The Lord Justice Clerk Lord Gill said: "The circumstantial evidence alone constituted a compelling case against the appellant.

"In my opinion the circumstantial evidence alone was not only sufficient in law to entitle the jury to convict, but was powerful in its effect.

"I propose to your Lordships that we should refuse the appeal against conviction and continue the appeal for consideration of the sentence," he added.

The Court of Criminal Appeal in Edinburgh heard four weeks of legal arguments last year and the appeal judges delivered their written judgment today.

Arlene Fraser
Arlene Fraser

The appeal centred on evidence about rings which Fraser gave to Arlene to celebrate their engagement and wedding. The Crown's submission at the original trial was that the rings were not in the house when a police video was shot early in the investigation and that, when they reappeared on a soap dish in the bathroom nine days later, they had been put there by Fraser.

The prosecution put forward that it was Fraser's intention to create the impression that Mrs Fraser had run off to start a new life. However, the defence claimed that crucial evidence relating to the rings was not made available to the defence in court.

In the judgment, Lord Gill rejected this, saying that there was a much wider case against Fraser, including evidence from witness Hector Dick.

Lord Gill said: "There was evidence that Fraser had motives for the crime. There was evidence of his previous malice and ill-will towards the deceased. There was evidence of preparatory acts by him in setting up an alibi and in his involvement with Hector Dick on the previous night in the urgent purchase of a car with a boot when the witness Kevin Ritchie, who obtained the car, was given £50 by Dick to keep quiet.

"There was incriminating evidence in the events and circumstances, and in the demeanour and the statements of the appellant, immediately after the disappearance.

"But when Dick gave evidence for the Crown, the prosecution case was transformed. He gave evidence of premeditation; of the return of the car after the disappearance with inside it a coat similar to the deceased's and a bundle of clothing that he thought was the clothing of one of the children; and of several detailed confessions made to him by the appellant in which he described his part in the murder and in the destruction of the body.

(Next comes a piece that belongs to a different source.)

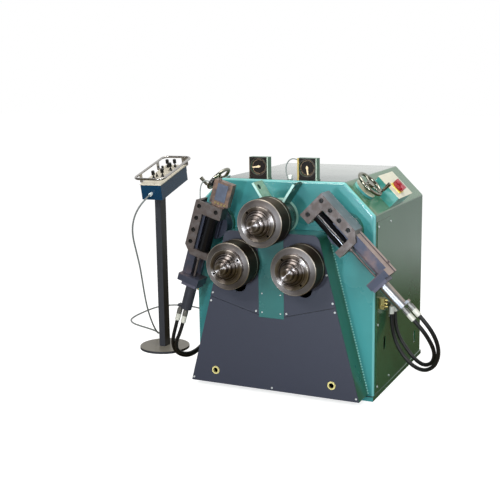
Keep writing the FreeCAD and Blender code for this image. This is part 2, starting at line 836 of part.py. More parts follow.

"I therefore conclude that it was not essential to a conviction that the jury should accept that the appellant left the rings in the bathroom on 7 May; but that, if they concluded that he did, his furtiveness in doing so was a further incriminating circumstance."

Fraser was freed in May 2006, pending the outcome of the appeal, but then returned to jail 18 months later. He will now continue his life sentence.